As the Deputy is aware, all funded schemes must now meet minimum funding standards under EU law unless an appropriate guarantee is provided by the State. This has presented problems for the universities and non-commercial semi-State bodies with funded pension schemes where the Government is, in effect, responsible for the cost of pensions but where this is not clear enough to warrant exemption under EU law. It should be noted, however, that the Government is acting in compliance with EU law.

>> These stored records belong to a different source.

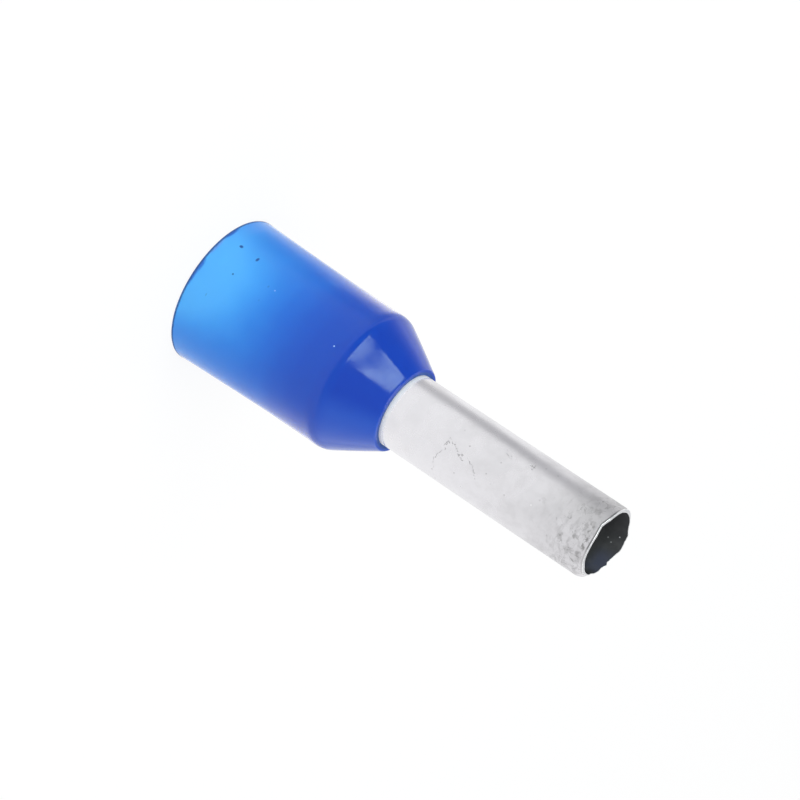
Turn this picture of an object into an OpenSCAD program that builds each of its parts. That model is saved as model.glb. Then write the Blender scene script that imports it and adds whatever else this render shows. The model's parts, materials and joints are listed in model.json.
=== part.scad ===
// Wire ferrule: a tinned copper tube with a moulded plastic collar for the wire's insulation.
// It stands on the collar's open end, with the pin pointing up. Every length is in millimetres.

/* [Tube] */
// Outer diameter of the pin
pin_d = 2.56; // [2.4:0.02:2.8]
// Length of the pin in front of the collar
pin_l = 8; // [6:0.5:18]
// Wall of the drawn tube
tube_wall = 0.16; // [0.12:0.01:0.25]
// How much the punch that opens the bell has widened the tube between the nose and the bell
swage_w = 0.03; // [0.01:0.01:0.08]
// Radius that the tube's wall is bent round at the bell mouth
bell_bend = 1.4; // [1:0.1:1.6]
// Width of the ledge left between the bell's edge and the collar's bore
bell_ledge = 0.17; // [0.1:0.01:0.25]

/* [Collar] */
// Length of the collar from the open end to the nose
collar_l = 7.6; // [7.2:0.1:10]
// Diameter of the straight part of the body
body_d = 4.89; // [4.7:0.01:5]
// How much the body widens towards the open end, on each side and without the lip
flare_w = 0.095; // [0.04:0.005:0.2]
// Length of the stretch that widens towards the open end
flare_l = 3.8; // [2:0.1:5]
// Wall of the straight part of the body
collar_wall = 0.29; // [0.22:0.01:0.36]
// Length of the cone between the body and the nose
cone_l = 1.64; // [1.2:0.02:2]
// Wall of the nose round the tube
nose_wall = 0.2; // [0.12:0.01:0.4]
// Radius on the edge of the nose
nose_round = 0.05; // [0.02:0.01:0.07]
// Clearance between the tube and the collar, zero because the collar grips it
grip_gap = 0; // [0:0.01:0.05]

/* [Open end] */
// Height of the lip round the open end
lip_h = 0.045; // [0.02:0.005:0.1]
// Length over which the lip fades into the body
lip_l = 0.25; // [0.15:0.05:0.6]
// Radius on the edges of the open end
rim_round = 0.05; // [0.02:0.01:0.1]
// Depth of the bore for the insulation, down to the ledge
seat_depth = 4.3; // [3.5:0.1:4.8]
// Length of the lead-in at the mouth of the bore
lead_l = 0.5; // [0.2:0.1:1]
// Width of the lead-in at the mouth of the bore
lead_w = 0.12; // [0.05:0.01:0.2]

/* [Sheared tip] */
// How far the longest point of the sheared tip passes the pin's length
shear_over = 0.05; // [0.02:0.01:0.1]
// Side on which the long facet of the shear is lowest, in degrees
long_facet_side = 250; // [0:5:355]
// Slope of the long facet, in degrees
long_facet_slope = 4.4; // [1:0.1:8]
// Height of the long facet at the axis, over the pin's length
long_facet_rise = 0.03; // [0:0.01:0.05]
// Side on which the short facet of the shear is lowest, in degrees
short_facet_side = 40; // [0:5:355]
// Slope of the short facet, in degrees
short_facet_slope = 14.9; // [10:0.1:20]
// Height of the short facet at the axis, over the pin's length
short_facet_rise = 0.25; // [0.15:0.01:0.35]
// Length of the stretch whose wall the shear has pushed inwards
burr_l = 0.25; // [0.15:0.05:0.5]
// How far the hole has moved over at the tip
burr_shift = 0.06; // [0.02:0.01:0.1]
// Side on which the wall is pushed in, in degrees
burr_side = 30; // [0:5:355]

/* [Hidden] */
facets = 120;
arc_steps = 8;
// The moved hole starts this much inside the bore, all round
burr_least = 0.005;

pin_r = pin_d / 2;
tube_bore_r = pin_r - tube_wall;
total_l = collar_l + pin_l;
burr_z = total_l - burr_l;

body_r = body_d / 2;
mouth_r = body_r + flare_w;
bore_r = body_r - collar_wall;
root_r = pin_r + swage_w;
nose_r = pin_r + grip_gap + nose_wall;
shoulder_z = collar_l - cone_l;

// The bell and the funnel that it sits in are bent round one centre
bell_rim_r = bore_r - bell_ledge;
bell_angle = acos(1 - (bell_rim_r - root_r) / bell_bend);
bell_root_z = seat_depth + bell_bend * sin(bell_angle);
bell_centre = [root_r + bell_bend, bell_root_z];

// The cone's slope against the axis, and the centre of the rounded edge of the nose
cone_slope = atan((body_r - nose_r) / cone_l);
nose_centre_z = collar_l - nose_round;
nose_centre_r = nose_r - nose_round / cos(cone_slope) + nose_round * tan(cone_slope);

// Radius of the body's outside on the stretch that widens towards the open end
function flare_r(z) = mouth_r + (body_r - mouth_r) * z / flare_l;

// Points of an arc in the [radius, height] plane of a revolved profile
function arc(centre, r, from, to) = [
    for (i = [0 : arc_steps])
        let (a = from + (to - from) * i / arc_steps)
        centre + r * [cos(a), sin(a)]
];

rim_r = mouth_r + lip_h;
collar_outside = concat(
    arc([rim_r - rim_round, rim_round], rim_round, -90, 0),
    [[flare_r(lip_l), lip_l], [body_r, flare_l], [body_r, shoulder_z]],
    arc([nose_centre_r, nose_centre_z], nose_round, cone_slope, 90)
);
collar_inside = concat(
    [[pin_r + grip_gap, collar_l]],
    arc(bell_centre, bell_bend - grip_gap, 180, 180 + bell_angle),
    [[bore_r, seat_depth], [bore_r, lead_l]],
    arc([bore_r + lead_w + rim_round, rim_round], rim_round, 180, 270)
);

module revolved(profile) {
    rotate_extrude($fn = facets)
        polygon(profile);
}

// Moulded collar: mouth with lip and lead-in, flared body, cone, nose and the funnel for the bell
module collar() {
    color("royalblue")
        revolved(concat(collar_outside, collar_inside));
}

// Everything above one sloping facet of the shear
module above_facet(side, slope, rise) {
    size = 4 * pin_d;
    translate([0, 0, total_l + rise])
        rotate([0, slope, side])
            translate([-size / 2, -size / 2, 0])
                cube(size);
}

// Drawn tube with its bell mouth, as far as the burr
module bell_tube() {
    revolved(concat(
        arc(bell_centre, bell_bend, 180 + bell_angle, 180),
        [[pin_r, collar_l], [pin_r, burr_z], [tube_bore_r, burr_z], [tube_bore_r, collar_l]],
        arc(bell_centre, bell_bend + tube_wall, 180, 180 + bell_angle)
    ));
}

// Last stretch of the tube, where the hole leans over because the wall is pushed in on one side
module burr_ring() {
    lean = atan(burr_shift / burr_l);
    translate([0, 0, burr_z])
        difference() {
            cylinder(h = burr_l + shear_over, r = pin_r, $fn = facets);
            rotate([0, -lean, burr_side])
                cylinder(h = 4 * pin_d, r = (tube_bore_r - burr_least) * cos(lean), center = true, $fn = facets);
        }
}

// Tinned copper tube: bell mouth inside the collar, pin outside, sheared and slightly crushed tip
module sleeve() {
    color("silver")
        difference() {
            union() {
                bell_tube();
                burr_ring();
            }
            above_facet(long_facet_side, long_facet_slope, long_facet_rise);
            above_facet(short_facet_side, short_facet_slope, short_facet_rise);
        }
}

collar();
sleeve();
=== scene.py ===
# %% [markdown]
# # A wire ferrule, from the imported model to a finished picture
# The object is an insulated end sleeve: a thin tinned copper tube, 15.6 mm long, with a moulded blue
# collar on one end for the wire's insulation. It stands on the collar's open end, with the pin pointing up.
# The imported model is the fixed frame. It could be shown as it is, but its walls are plain turned solids. So
# both pieces get a finer mesh here, on the same sizes, with the small unevenness and the finish of the real
# thing.

# %% Load the frame
import json
import math

import bpy
from mathutils import Matrix, Quaternion, Vector, noise


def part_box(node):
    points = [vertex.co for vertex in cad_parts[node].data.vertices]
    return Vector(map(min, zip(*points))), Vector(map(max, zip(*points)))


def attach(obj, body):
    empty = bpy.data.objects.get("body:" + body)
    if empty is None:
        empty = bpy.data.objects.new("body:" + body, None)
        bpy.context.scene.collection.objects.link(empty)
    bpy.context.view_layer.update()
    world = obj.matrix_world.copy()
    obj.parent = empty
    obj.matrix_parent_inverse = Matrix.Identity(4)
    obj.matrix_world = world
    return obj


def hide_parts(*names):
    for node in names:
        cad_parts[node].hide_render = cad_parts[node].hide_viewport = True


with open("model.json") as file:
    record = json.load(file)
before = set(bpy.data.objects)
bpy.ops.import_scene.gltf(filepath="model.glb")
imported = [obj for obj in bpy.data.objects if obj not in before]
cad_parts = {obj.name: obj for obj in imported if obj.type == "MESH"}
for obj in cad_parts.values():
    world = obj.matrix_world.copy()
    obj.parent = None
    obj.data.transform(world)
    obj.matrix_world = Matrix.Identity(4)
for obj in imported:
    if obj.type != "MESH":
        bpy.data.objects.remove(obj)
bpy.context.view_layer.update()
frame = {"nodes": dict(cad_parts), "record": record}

print("pieces in the frame:", ", ".join(sorted(frame["nodes"])))

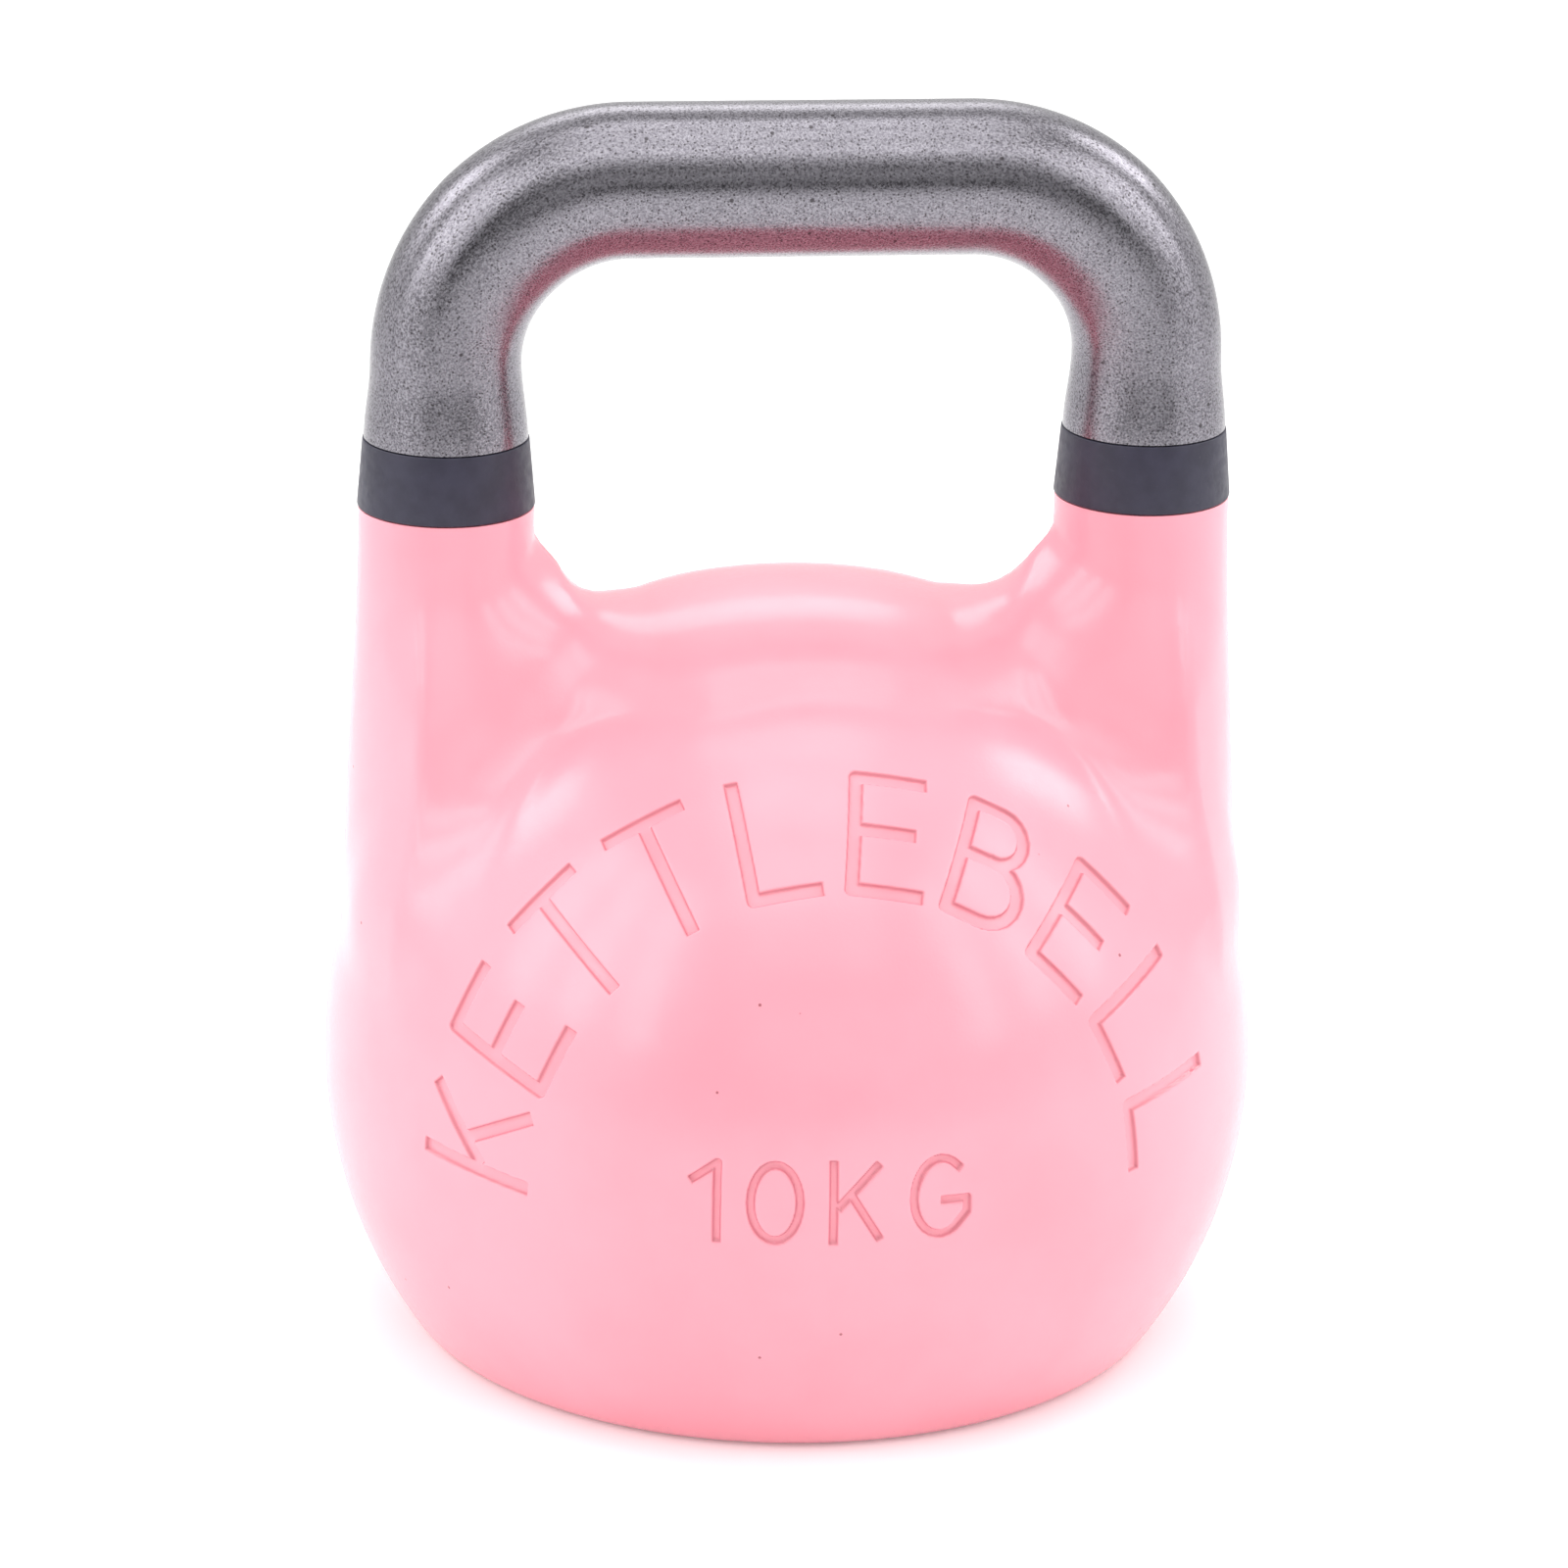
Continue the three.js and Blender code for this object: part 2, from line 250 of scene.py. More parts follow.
# ---- Lettering ------------------------------------------------------------------------------------

LETTER_WORD = "KETTLEBELL"
LETTER_HEIGHT = 27.0
LETTER_SPREAD = math.radians(166)           # from the first letter to the last, round the front
LETTER_TILT = math.radians(46.5)            # from the middle of the front to the letters' centres
WEIGHT_MARK = "10KG"
WEIGHT_HEIGHT = 17.1
WEIGHT_X = -2.2
WEIGHT_RISE = 4.0                           # above the ball's middle
WEIGHT_SPACING = 0.42                       # between its characters, in units of their height
LETTER_STROKE = 1.4                         # half widths of the cut strokes
WEIGHT_STROKE = 0.8
STROKE_DEPTH = 1.0
STROKE_WALL = 0.25                          # half the width of the sloping wall of a cut


def arc(centre, radii, start, end, steps=10):
    """Points on an ellipse, angles in degrees."""
    angles = np.radians(np.linspace(start, end, steps + 1))
    return [(centre[0] + radii[0] * math.cos(a), centre[1] + radii[1] * math.sin(a)) for a in angles]


# Each glyph is its width and its strokes, in units of the letter's height.
GLYPHS = {
    "K": (0.60, [[(0, 0), (0, 1)], [(0.54, 0.96), (0.08, 0.46)], [(0.22, 0.6), (0.56, 0.04)]]),
    "E": (0.52, [[(0.52, 1), (0, 1), (0, 0), (0.52, 0)], [(0, 0.52), (0.44, 0.52)]]),
    "T": (0.60, [[(0, 1), (0.6, 1)], [(0.3, 1), (0.3, 0)]]),
    "L": (0.50, [[(0, 1), (0, 0), (0.5, 0)]]),
    "B": (0.56, [
        [(0.29, 0), (0, 0), (0, 1)] + arc((0.27, 0.765), (0.22, 0.235), 90, -90) + [(0, 0.53)],
        arc((0.29, 0.265), (0.27, 0.265), 90, -90),
    ]),
    "1": (0.3, [[(0, 0.78), (0.3, 1), (0.3, 0)]]),
    "0": (0.62, [arc((0.31, 0.5), (0.31, 0.5), 0, 360, 24)]),
    "G": (0.7, [
        arc((0.35, 0.5), (0.35, 0.5), 50, 315, 20) + [(0.7, 0.27), (0.7, 0.45), (0.4, 0.45)],
    ]),
}


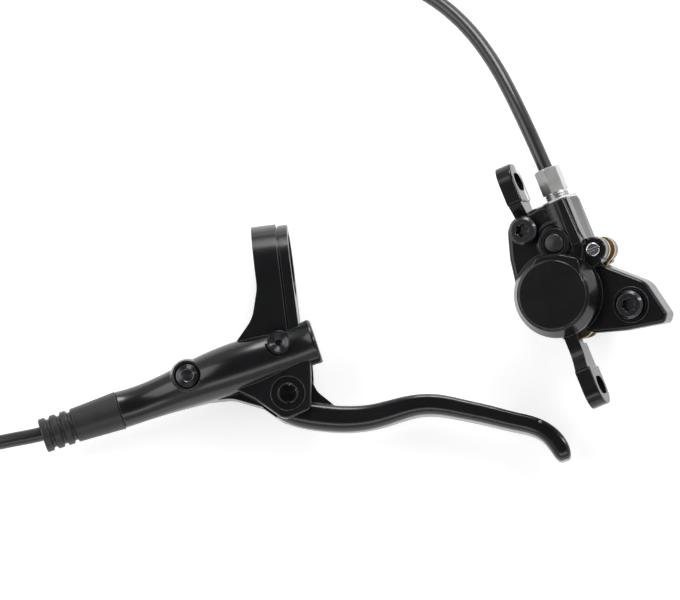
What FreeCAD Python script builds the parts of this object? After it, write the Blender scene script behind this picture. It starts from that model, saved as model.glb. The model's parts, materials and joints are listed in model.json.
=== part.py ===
import FreeCAD, Part
import Sketcher
import math
import os
import re

# A bicycle hydraulic disc brake: hand lever with its master cylinder, two-piston caliper and hose.
# Row frame: origin at the middle of the handlebar clamp, +X along the bar towards the lever's tip,
# +Y away from the blade, +Z up from the surface that the brake lies on.

doc = FreeCAD.newDocument("hydraulic_disc_brake")
sizes = doc.addObject("Spreadsheet::Sheet", "sizes")

SIZES = [
    # handlebar clamp
    ("bar_radius", 11.1),
    ("clamp_wall", 3.5),
    ("clamp_band_width", 12.2),
    ("clamp_lip_width", 8.3),
    ("clamp_lip_height", 0.6),
    ("clamp_groove_width", 0.7),
    ("clamp_groove_depth", 0.5),
    ("clamp_slit", 2.0),
    ("clamp_bolt_radius", 2.5),
    ("clamp_bolt_head_radius", 4.1),
    ("clamp_bolt_head_height", 3.8),
    ("clamp_bolt_offset", 18.0),
    # master cylinder casting
    ("cylinder_angle", 11.6),
    ("cylinder_length", 70.2),
    ("cylinder_radius", 8.1),
    ("neck_radius", 6.35),
    ("casting_depth", 4.6),
    ("bore_radius", 4.5),
    ("bore_start", 15.5),
    ("cavity_reach", 9.05),
    ("end_wall", 2.9),
    ("reservoir_start", 30.5),
    ("reservoir_radius", 2.8),
    ("reservoir_height", 8.0),
    ("port_thread_radius", 3.9),
    ("web_thickness", 7.0),
    # lever pivot
    ("pivot_setback", 14.65),
    ("pivot_drop", 13.85),
    ("ear_height", 9.2),
    ("hub_gap", 6.3),
    ("hub_radius", 7.4),
    ("hub_clearance", 0.3),
    ("pivot_pin_radius", 3.0),
    ("pivot_head_radius", 5.2),
    ("pivot_head_height", 3.0),
    ("bush_wall", 0.55),
    ("arm_thickness", 6.4),
    ("arm_nose_radius", 3.2),
    ("arm_lean", 14.0),
    # lever blade
    ("blade_length", 92.0),
    ("blade_drop", 33.4),
    ("blade_height", 8.9),
    ("blade_width", 13.0),
    # master piston and what drives it
    ("piston_length", 13.6),
    ("cup_width", 1.8),
    ("cup_groove_radius", 3.2),
    ("push_rod_radius", 1.4),
    ("push_rod_ball_radius", 2.0),
    ("push_rod_head_radius", 3.0),
    ("push_rod_head", 1.4),
    ("return_spring_radius", 3.3),
    ("return_spring_wire", 0.8),
    ("return_spring_pitch", 2.9),
    ("ring_thickness", 0.8),
    # screws and plugs on the casting
    ("bleed_ahead", 2.55),
    ("bleed_offset", 3.0),
    ("bleed_head_radius", 4.0),
    ("bleed_head_height", 1.8),
    ("bleed_thread_radius", 1.9),
    ("plug_station", 25.2),
    ("plug_offset", 2.5),
    ("plug_radius", 3.85),
    ("plug_height", 1.7),
    ("recess_clearance", 0.8),
    ("seal_wire", 0.9),
    # hose and its fittings
    ("hose_radius", 2.5),
    ("nut_across_flats", 8.0),
    ("nut_hex_length", 8.6),
    ("nut_thread_length", 7.2),
    ("olive_length", 1.9),
    ("olive_radius", 3.3),
    ("insert_radius", 1.1),
    ("insert_length", 9.0),
    ("boot_length", 28.0),
    ("boot_radius", 6.6),
    ("coil_mean_radius", 25.0),
    ("coil_left", -124.0),
    ("coil_up", 82.0),
    # caliper castings
    ("caliper_x", 96.4),
    ("caliper_y", -18.9),
    ("caliper_turn", 13.7),
    ("caliper_lean", 14.0),
    ("caliper_pitch", 6.0),
    ("housing_radius", 14.7),
    ("housing_x", -0.7),
    ("housing_y", -3.4),
    ("disc_radius", 11.6),
    ("outer_depth", 19.0),
    ("inner_depth", 16.5),
    ("block_depth", 15.0),
    ("shoulder_depth", 12.6),
    ("wing_depth", 6.5),
    ("mount_spacing", 74.0),
    ("mount_depth", 9.3),
    ("ear_width", 15.0),
    ("ear_left", -3.9),
    ("ear_right", 1.4),
    ("ear_tip", 6.7),
    ("ear_step", 0.8),
    ("slot_width", 6.4),
    ("slot_length", 10.0),
    ("rotor_radius", 80.0),
    ("rotor_gap", 3.8),
    ("rotor_reach", 8.5),
    # caliper hydraulics
    ("caliper_piston_radius", 11.0),
    ("caliper_piston_length", 7.5),
    ("piston_seal_width", 1.8),
    ("piston_seal_depth", 0.95),
    ("seal_station", 8.1),
    ("caliper_bore_depth", 13.4),
    ("fit_clearance", 0.05),
    # pads
    ("pad_gap", 2.6),
    ("lining_thickness", 2.0),
    ("pad_plate_thickness", 2.0),
    ("pad_half_width", 16.2),
    ("pad_half_height", 11.2),
    ("pad_tab_half_width", 4.4),
    ("pad_pin_x", 16.5),
    ("pad_pin_y", 5.9),
    ("pad_pin_radius", 1.5),
    ("pad_pin_head_radius", 2.4),
    # caliper screws
    ("body_bolt_radius", 3.0),
    ("body_bolt_head_radius", 4.8),
    ("body_bolt_head_height", 4.6),
    ("body_bolt_socket", 5.2),
    ("upper_bolt_x", -2.3),
    ("upper_bolt_y", 20.6),
    ("lower_bolt_x", 20.6),
    ("lower_bolt_y", -15.9),
    ("nipple_x", 5.9),
    ("nipple_y", 12.6),
    ("nipple_radius", 2.5),
    ("nipple_rim", 15.6),
    ("nipple_seat", 12.4),
    ("nipple_cap_radius", 3.3),
    ("hose_port_x", 11.0),
    ("hose_port_depth", 5.6),
    ("hose_port_face", 26.4),
]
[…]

The schemes in question have been included, pending the conclusion of the discussions with the trustees or administrators of the schemes in SI 295 of 2008, Occupational Pensions Schemes (Funding Standard) (Amendment) Regulations 2008, and are therefore exempt from the funding standard in the Act. It is proposed, if the trustees and administrators of the schemes agree, that the assets of the schemes be transferred to the State with the liabilities, which would then be met, effectively, by the State on a pay-as-one-goes basis in future. The pension terms and conditions of the various schemes would remain the same. If agreement is reached, legislation to give effect to all this would be required.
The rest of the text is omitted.